Items
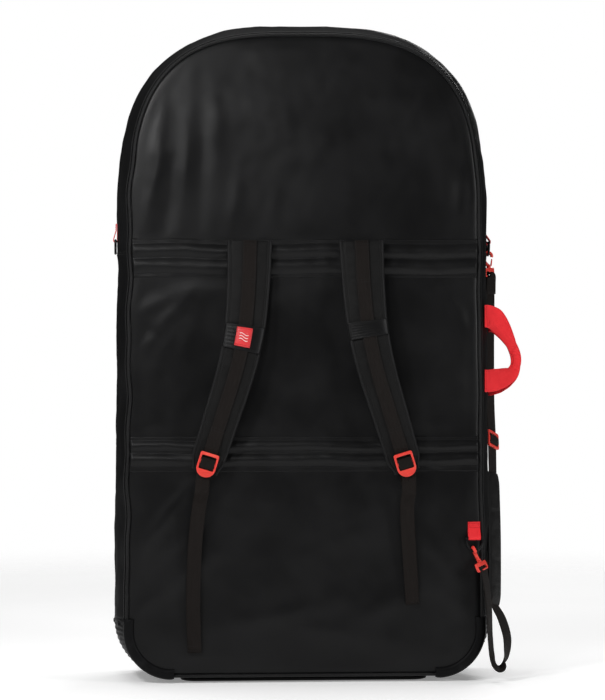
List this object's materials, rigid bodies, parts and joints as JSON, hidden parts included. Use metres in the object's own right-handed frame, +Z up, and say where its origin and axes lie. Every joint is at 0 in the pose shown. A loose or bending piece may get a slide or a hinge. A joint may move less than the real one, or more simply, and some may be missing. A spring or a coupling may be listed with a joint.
{
  "type": "bodyboard bag",
  "caption": "Tall padded travel bag for a bodyboard, with an arched top, a zip-round cover, a padded backpack harness, a side carry handle and a hook-on shoulder strap.",
  "frame": {"origin": "centre of the base pad's underside, where the bag stands", "axes": "+X across the bag to the carry-handle side, +Y towards the zip-round cover (the harness faces -Y), +Z up"},
  "size_m": [0.7338, 0.2491, 1.1709],
  "materials": {
    "black_fabric": "600-denier polyester canvas, coated, soft sheen",
    "band_fabric": "smooth padded nylon, stitched",
    "foam": "closed-cell foam sheet",
    "lining": "thin woven lining",
    "piping": "bias-bound piping",
    "zip_tape": "woven zip tape with moulded coil",
    "rubber": "moulded soft rubber",
    "red_plastic": "moulded acetal, satin",
    "guard_plastic": "moulded polyethylene, textured",
    "ring_metal": "black-coated steel wire",
    "red_webbing": "polypropylene webbing",
    "black_webbing": "polypropylene webbing",
    "label": "moulded soft label, plain"
  },
  "bodies": {
    "bag": {"back_foam": "foam", "back_lining": "lining", "back_panel": "black_fabric", "back_piping": "piping", "base_pad": "black_fabric", "base_strip": "black_fabric", "corner_guard_left": "guard_plastic", "corner_guard_right": "guard_plastic", "d_ring_right_lower": "ring_metal", "d_ring_right_upper": "ring_metal", "gusset_arch": "black_fabric", "gusset_left": "black_fabric", "gusset_right": "black_fabric", "handle_loop_front": "red_webbing", "handle_loop_rear": "red_webbing", "harness_anchor_left": "black_webbing", "harness_anchor_right": "black_webbing", "keeper_left": "red_webbing", "keeper_right_lower": "red_webbing", "keeper_right_upper": "red_webbing", "kick_panel": "black_fabric", "lower_band": "band_fabric", "upper_band": "band_fabric", "zip_tape_bag": "zip_tape"},
    "cover": {"cover_panel": "black_fabric", "cover_foam": "foam", "cover_lining": "lining", "cover_piping": "piping", "cover_wall": "black_fabric", "zip_tape_cover": "zip_tape"},
    "zip_slider_left": {"zip_slider_left": "red_plastic"},
    "zip_slider_right": {"zip_slider_right": "red_plastic"},
    "zip_pull_left": {"zip_pull_left": "rubber"},
    "zip_pull_right": {"zip_pull_right": "rubber"},
    "harness_left": {"harness_pad_left": "band_fabric", "harness_webbing_left": "black_webbing", "harness_wrap_left": "band_fabric", "label_tab": "label"},
    "harness_right": {"harness_pad_right": "band_fabric", "harness_webbing_right": "black_webbing", "harness_wrap_right": "band_fabric"},
    "lock_left": {"ladder_lock_left": "red_plastic", "harness_tail_left": "black_webbing"},
    "lock_right": {"ladder_lock_right": "red_plastic", "harness_tail_right": "black_webbing"},
    "carry_handle": {"handle_grip": "red_webbing"},
    "shoulder_strap": {"hook_upper": "red_plastic", "hook_upper_base": "red_plastic", "hook_lower": "red_plastic", "hook_lower_base": "red_plastic", "strap_webbing_upper": "black_webbing", "shoulder_pad": "black_fabric", "strap_webbing_lower": "black_webbing"},
    "hook_upper_gate": {"hook_upper_gate": "red_plastic"},
    "hook_lower_gate": {"hook_lower_gate": "red_plastic"},
    "tri_glide": {"tri_glide": "red_plastic"},
    "d_ring_left": {"d_ring_left": "ring_metal"}
  },
  "joints": [
    {"name": "cover_hinge", "type": "hinge", "parent": "bag", "child": "cover", "pos_m": [0, 0.0985, 0.1165], "axis": [-1, 0, 0], "range_deg": [0, 90]},
    {"name": "zip_slider_left_slide", "type": "slide", "parent": "bag", "child": "zip_slider_left", "axis": [-1, 0, 0], "range_m": [0, 0.045]},
    {"name": "zip_slider_right_slide", "type": "slide", "parent": "bag", "child": "zip_slider_right", "axis": [1, 0, 0], "range_m": [0, 0.045]},
    {"name": "zip_pull_left_hinge", "type": "hinge", "parent": "zip_slider_left", "child": "zip_pull_left", "pos_m": [-0.0798, 0.0441, 1.16816], "axis": [0, 1, 0], "range_deg": [0, 95]},
    {"name": "zip_pull_right_hinge", "type": "hinge", "parent": "zip_slider_right", "child": "zip_pull_right", "pos_m": [-0.0422, 0.0441, 1.1689], "axis": [0, -1, 0], "range_deg": [0, 95]},
    {"name": "harness_left_swing", "type": "hinge", "parent": "bag", "child": "harness_left", "pos_m": [-0.0985, -0.1115, 0.782], "axis": [-1, 0, 0], "range_deg": [0, 25], "deforming": ["harness_anchor_left"]},
    {"name": "harness_right_swing", "type": "hinge", "parent": "bag", "child": "harness_right", "pos_m": [0.0985, -0.1115, 0.782], "axis": [-1, 0, 0], "range_deg": [0, 25], "deforming": ["harness_anchor_right"]},
    {"name": "ladder_lock_left_tilt", "type": "hinge", "parent": "harness_left", "child": "lock_left", "pos_m": [-0.16933, -0.13515, 0.40642], "axis": [-0.9558, 0, 0.294], "range_deg": [0, 30]},
    {"name": "ladder_lock_right_tilt", "type": "hinge", "parent": "harness_right", "child": "lock_right", "pos_m": [0.16933, -0.13515, 0.40642], "axis": [-0.9558, 0, -0.294], "range_deg": [0, 30]},
    {"name": "handle_swing", "type": "hinge", "parent": "bag", "child": "carry_handle", "pos_m": [0.33, -0.045, 0.59], "axis": [0, 0, 1], "range_deg": [-40, 20], "deforming": ["handle_loop_front", "handle_loop_rear"]},
    {"name": "shoulder_strap_swing", "type": "hinge", "parent": "bag", "child": "shoulder_strap", "pos_m": [0.3003, -0.1081, 0.2322], "axis": [-0.0749, -0.2531, -0.9645], "range_deg": [0, 5]},
    {"name": "hook_upper_gate_hinge", "type": "hinge", "parent": "shoulder_strap", "child": "hook_upper_gate", "pos_m": [0.34696, 0.03, 0.74241], "axis": [0, -1, 0], "range_deg": [0, 25], "stiffness_Nm_per_rad": 0.02, "springref_deg": -11.46},
    {"name": "hook_lower_gate_hinge", "type": "hinge", "parent": "shoulder_strap", "child": "hook_lower_gate", "pos_m": [0.30695, -0.11424, 0.21769], "axis": [-0.9147, -0.0402, -0.4021], "range_deg": [0, 25], "stiffness_Nm_per_rad": 0.02, "springref_deg": -11.46},
    {"name": "tri_glide_slide", "type": "slide", "parent": "shoulder_strap", "child": "tri_glide", "axis": [0, 0.28, 0.96], "range_m": [0, 0.012]},
    {"name": "d_ring_left_swing", "type": "hinge", "parent": "bag", "child": "d_ring_left", "pos_m": [-0.33554, 0, 0.785], "axis": [0, 1, 0], "range_deg": [0, 80]}
  ]
}
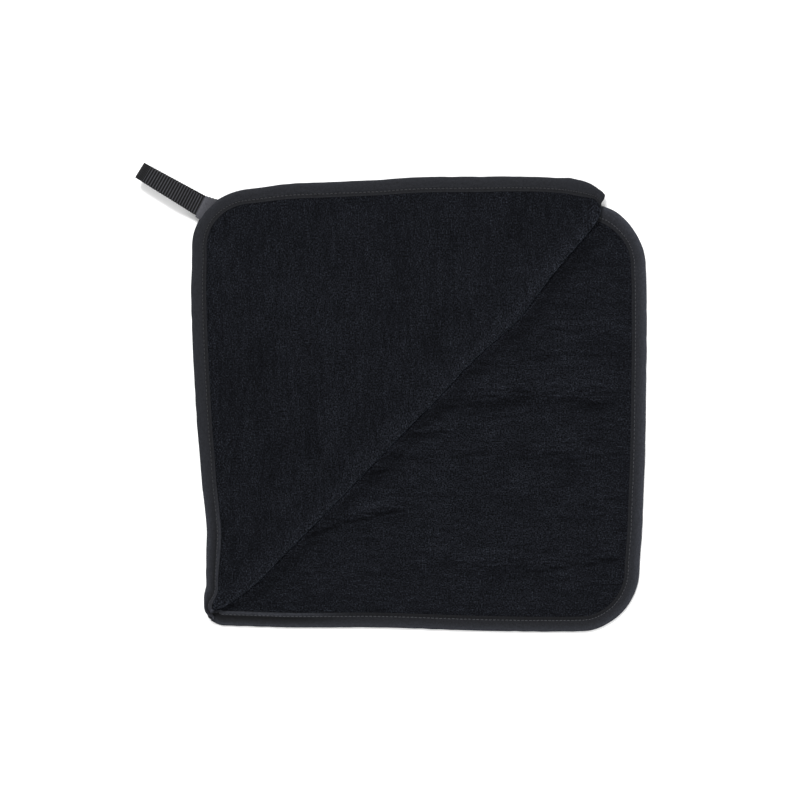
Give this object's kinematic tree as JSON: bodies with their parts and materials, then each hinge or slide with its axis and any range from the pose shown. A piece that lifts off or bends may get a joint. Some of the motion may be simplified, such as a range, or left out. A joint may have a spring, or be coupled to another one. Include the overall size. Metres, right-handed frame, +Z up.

What to work on
Write out the material exactly as given.

The completed task
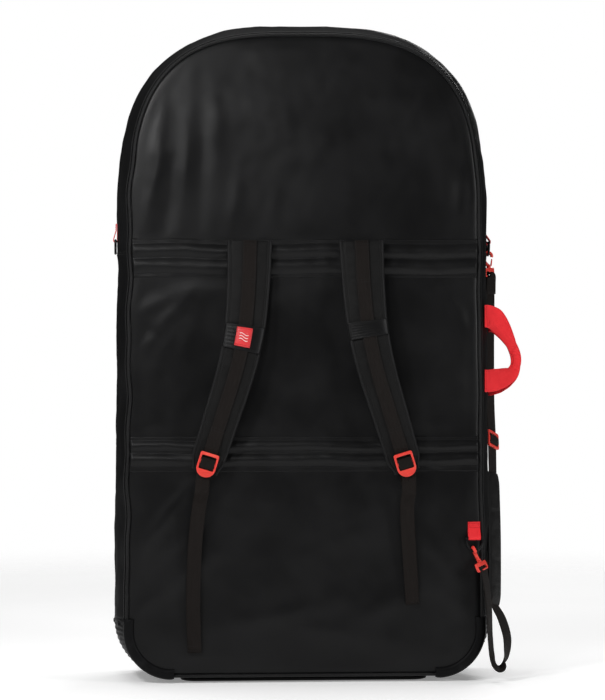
List this object's materials, rigid bodies, parts and joints as JSON, hidden parts included. Use metres in the object's own right-handed frame, +Z up, and say where its origin and axes lie. Every joint is at 0 in the pose shown. A loose or bending piece may get a slide or a hinge. A joint may move less than the real one, or more simply, and some may be missing. A spring or a coupling may be listed with a joint.
{
  "type": "bodyboard bag",
  "caption": "Tall padded travel bag for a bodyboard, with an arched top, a zip-round cover, a padded backpack harness, a side carry handle and a hook-on shoulder strap.",
  "frame": {"origin": "centre of the base pad's underside, where the bag stands", "axes": "+X across the bag to the carry-handle side, +Y towards the zip-round cover (the harness faces -Y), +Z up"},
  "size_m": [0.7338, 0.2491, 1.1709],
  "materials": {
    "black_fabric": "600-denier polyester canvas, coated, soft sheen",
    "band_fabric": "smooth padded nylon, stitched",
    "foam": "closed-cell foam sheet",
    "lining": "thin woven lining",
    "piping": "bias-bound piping",
    "zip_tape": "woven zip tape with moulded coil",
    "rubber": "moulded soft rubber",
    "red_plastic": "moulded acetal, satin",
    "guard_plastic": "moulded polyethylene, textured",
    "ring_metal": "black-coated steel wire",
    "red_webbing": "polypropylene webbing",
    "black_webbing": "polypropylene webbing",
    "label": "moulded soft label, plain"
  },
  "bodies": {
    "bag": {"back_foam": "foam", "back_lining": "lining", "back_panel": "black_fabric", "back_piping": "piping", "base_pad": "black_fabric", "base_strip": "black_fabric", "corner_guard_left": "guard_plastic", "corner_guard_right": "guard_plastic", "d_ring_right_lower": "ring_metal", "d_ring_right_upper": "ring_metal", "gusset_arch": "black_fabric", "gusset_left": "black_fabric", "gusset_right": "black_fabric", "handle_loop_front": "red_webbing", "handle_loop_rear": "red_webbing", "harness_anchor_left": "black_webbing", "harness_anchor_right": "black_webbing", "keeper_left": "red_webbing", "keeper_right_lower": "red_webbing", "keeper_right_upper": "red_webbing", "kick_panel": "black_fabric", "lower_band": "band_fabric", "upper_band": "band_fabric", "zip_tape_bag": "zip_tape"},
    "cover": {"cover_panel": "black_fabric", "cover_foam": "foam", "cover_lining": "lining", "cover_piping": "piping", "cover_wall": "black_fabric", "zip_tape_cover": "zip_tape"},
    "zip_slider_left": {"zip_slider_left": "red_plastic"},
    "zip_slider_right": {"zip_slider_right": "red_plastic"},
    "zip_pull_left": {"zip_pull_left": "rubber"},
    "zip_pull_right": {"zip_pull_right": "rubber"},
    "harness_left": {"harness_pad_left": "band_fabric", "harness_webbing_left": "black_webbing", "harness_wrap_left": "band_fabric", "label_tab": "label"},
    "harness_right": {"harness_pad_right": "band_fabric", "harness_webbing_right": "black_webbing", "harness_wrap_right": "band_fabric"},
    "lock_left": {"ladder_lock_left": "red_plastic", "harness_tail_left": "black_webbing"},
    "lock_right": {"ladder_lock_right": "red_plastic", "harness_tail_right": "black_webbing"},
    "carry_handle": {"handle_grip": "red_webbing"},
    "shoulder_strap": {"hook_upper": "red_plastic", "hook_upper_base": "red_plastic", "hook_lower": "red_plastic", "hook_lower_base": "red_plastic", "strap_webbing_upper": "black_webbing", "shoulder_pad": "black_fabric", "strap_webbing_lower": "black_webbing"},
    "hook_upper_gate": {"hook_upper_gate": "red_plastic"},
    "hook_lower_gate": {"hook_lower_gate": "red_plastic"},
    "tri_glide": {"tri_glide": "red_plastic"},
    "d_ring_left": {"d_ring_left": "ring_metal"}
  },
  "joints": [
    {"name": "cover_hinge", "type": "hinge", "parent": "bag", "child": "cover", "pos_m": [0, 0.0985, 0.1165], "axis": [-1, 0, 0], "range_deg": [0, 90]},
    {"name": "zip_slider_left_slide", "type": "slide", "parent": "bag", "child": "zip_slider_left", "axis": [-1, 0, 0], "range_m": [0, 0.045]},
    {"name": "zip_slider_right_slide", "type": "slide", "parent": "bag", "child": "zip_slider_right", "axis": [1, 0, 0], "range_m": [0, 0.045]},
    {"name": "zip_pull_left_hinge", "type": "hinge", "parent": "zip_slider_left", "child": "zip_pull_left", "pos_m": [-0.0798, 0.0441, 1.16816], "axis": [0, 1, 0], "range_deg": [0, 95]},
    {"name": "zip_pull_right_hinge", "type": "hinge", "parent": "zip_slider_right", "child": "zip_pull_right", "pos_m": [-0.0422, 0.0441, 1.1689], "axis": [0, -1, 0], "range_deg": [0, 95]},
    {"name": "harness_left_swing", "type": "hinge", "parent": "bag", "child": "harness_left", "pos_m": [-0.0985, -0.1115, 0.782], "axis": [-1, 0, 0], "range_deg": [0, 25], "deforming": ["harness_anchor_left"]},
    {"name": "harness_right_swing", "type": "hinge", "parent": "bag", "child": "harness_right", "pos_m": [0.0985, -0.1115, 0.782], "axis": [-1, 0, 0], "range_deg": [0, 25], "deforming": ["harness_anchor_right"]},
    {"name": "ladder_lock_left_tilt", "type": "hinge", "parent": "harness_left", "child": "lock_left", "pos_m": [-0.16933, -0.13515, 0.40642], "axis": [-0.9558, 0, 0.294], "range_deg": [0, 30]},
    {"name": "ladder_lock_right_tilt", "type": "hinge", "parent": "harness_right", "child": "lock_right", "pos_m": [0.16933, -0.13515, 0.40642], "axis": [-0.9558, 0, -0.294], "range_deg": [0, 30]},
    {"name": "handle_swing", "type": "hinge", "parent": "bag", "child": "carry_handle", "pos_m": [0.33, -0.045, 0.59], "axis": [0, 0, 1], "range_deg": [-40, 20], "deforming": ["handle_loop_front", "handle_loop_rear"]},
    {"name": "shoulder_strap_swing", "type": "hinge", "parent": "bag", "child": "shoulder_strap", "pos_m": [0.3003, -0.1081, 0.2322], "axis": [-0.0749, -0.2531, -0.9645], "range_deg": [0, 5]},
    {"name": "hook_upper_gate_hinge", "type": "hinge", "parent": "shoulder_strap", "child": "hook_upper_gate", "pos_m": [0.34696, 0.03, 0.74241], "axis": [0, -1, 0], "range_deg": [0, 25], "stiffness_Nm_per_rad": 0.02, "springref_deg": -11.46},
    {"name": "hook_lower_gate_hinge", "type": "hinge", "parent": "shoulder_strap", "child": "hook_lower_gate", "pos_m": [0.30695, -0.11424, 0.21769], "axis": [-0.9147, -0.0402, -0.4021], "range_deg": [0, 25], "stiffness_Nm_per_rad": 0.02, "springref_deg": -11.46},
    {"name": "tri_glide_slide", "type": "slide", "parent": "shoulder_strap", "child": "tri_glide", "axis": [0, 0.28, 0.96], "range_m": [0, 0.012]},
    {"name": "d_ring_left_swing", "type": "hinge", "parent": "bag", "child": "d_ring_left", "pos_m": [-0.33554, 0, 0.785], "axis": [0, 1, 0], "range_deg": [0, 80]}
  ]
}
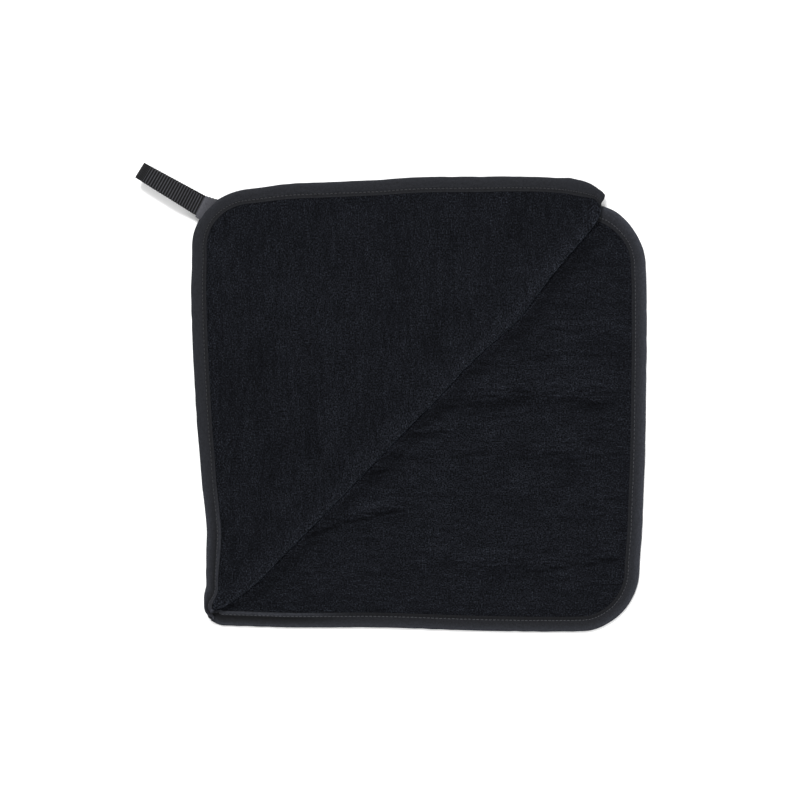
Give this object's kinematic tree as JSON: bodies with their parts and materials, then each hinge or slide with its axis and any range from the pose shown. A piece that lifts off or bends may get a joint. Some of the motion may be simplified, such as a range, or left out. A joint may have a spring, or be coupled to another one. Include the overall size. Metres, right-handed frame, +Z up.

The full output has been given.